Гражданин Фуше кивнул.
— Зато Баррас мог бы… — сказал он. — Пообещать, а затем обмануть.
Все мое тело охватило непривычное покалывание. Я на многое способна закрыть глаза, но на такое?.. Я хотела только мира.
— Как это будет удобно, — продолжал гражданин Фуше, — если Мальчик… вернее, то дитя, которое все сочтут Мальчиком, скончается от болезни…
Гражданин Фуше поклонился и пошел прочь, пряча лицо под шарфами.
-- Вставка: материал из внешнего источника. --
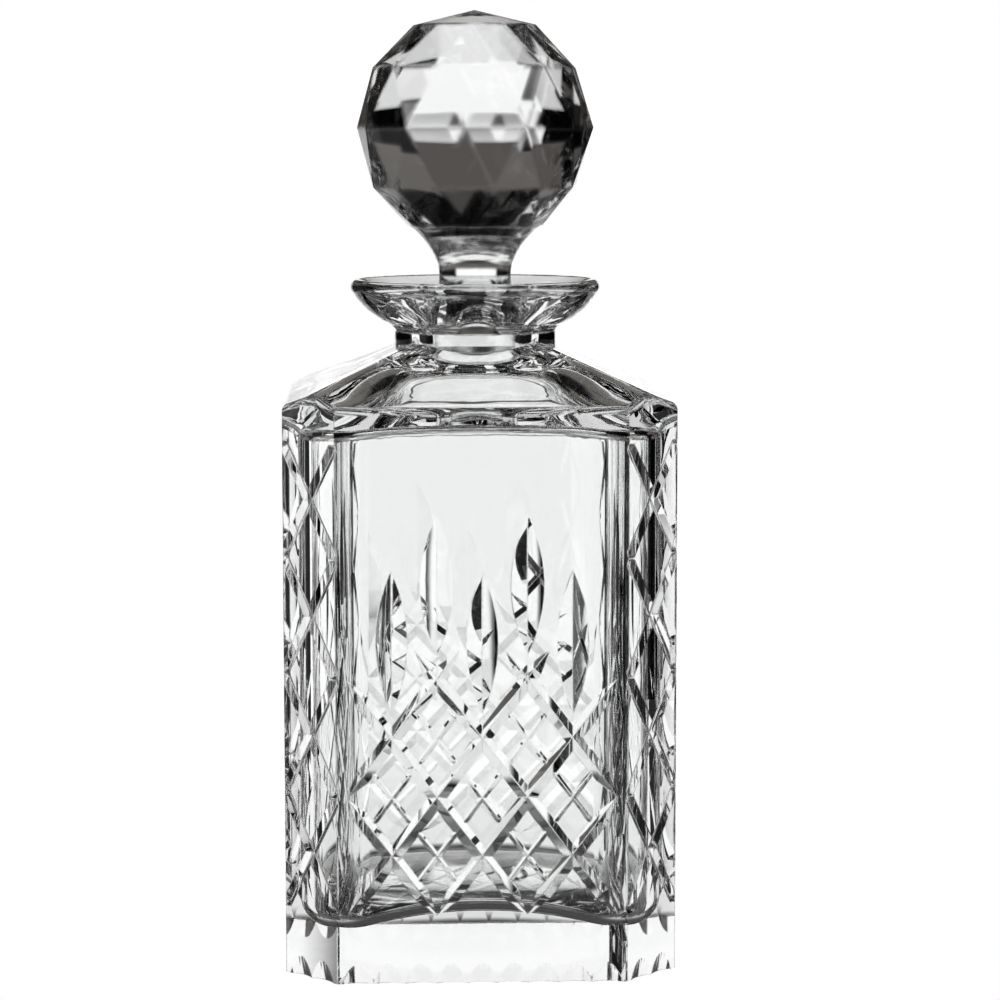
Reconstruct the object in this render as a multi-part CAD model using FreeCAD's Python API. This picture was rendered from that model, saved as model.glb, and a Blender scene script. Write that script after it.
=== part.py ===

НЕИЗВЕСТНОЕ ДИТЯ РАССТАЕТСЯ С ЖИЗНЬЮ
3 июня 1795 года
Три дня назад доктор Десо, лечивший Мальчика, внезапно скончался от воспаления мозга — по крайней мере, так об этом сообщалось. Улицы гудят от слухов. На этот раз Агат согласна с Ланнуа: врача отравили.
Я все повторяла им, что для такого вывода нет никаких оснований, но теперь и племянник доктора заявил, что его дядя был отравлен, — и все оттого, что он обнаружил, что ребенок, за которым он ухаживает, вовсе не дофин.
— Вот видите! — в один голос воскликнули Ланнуа и Агат.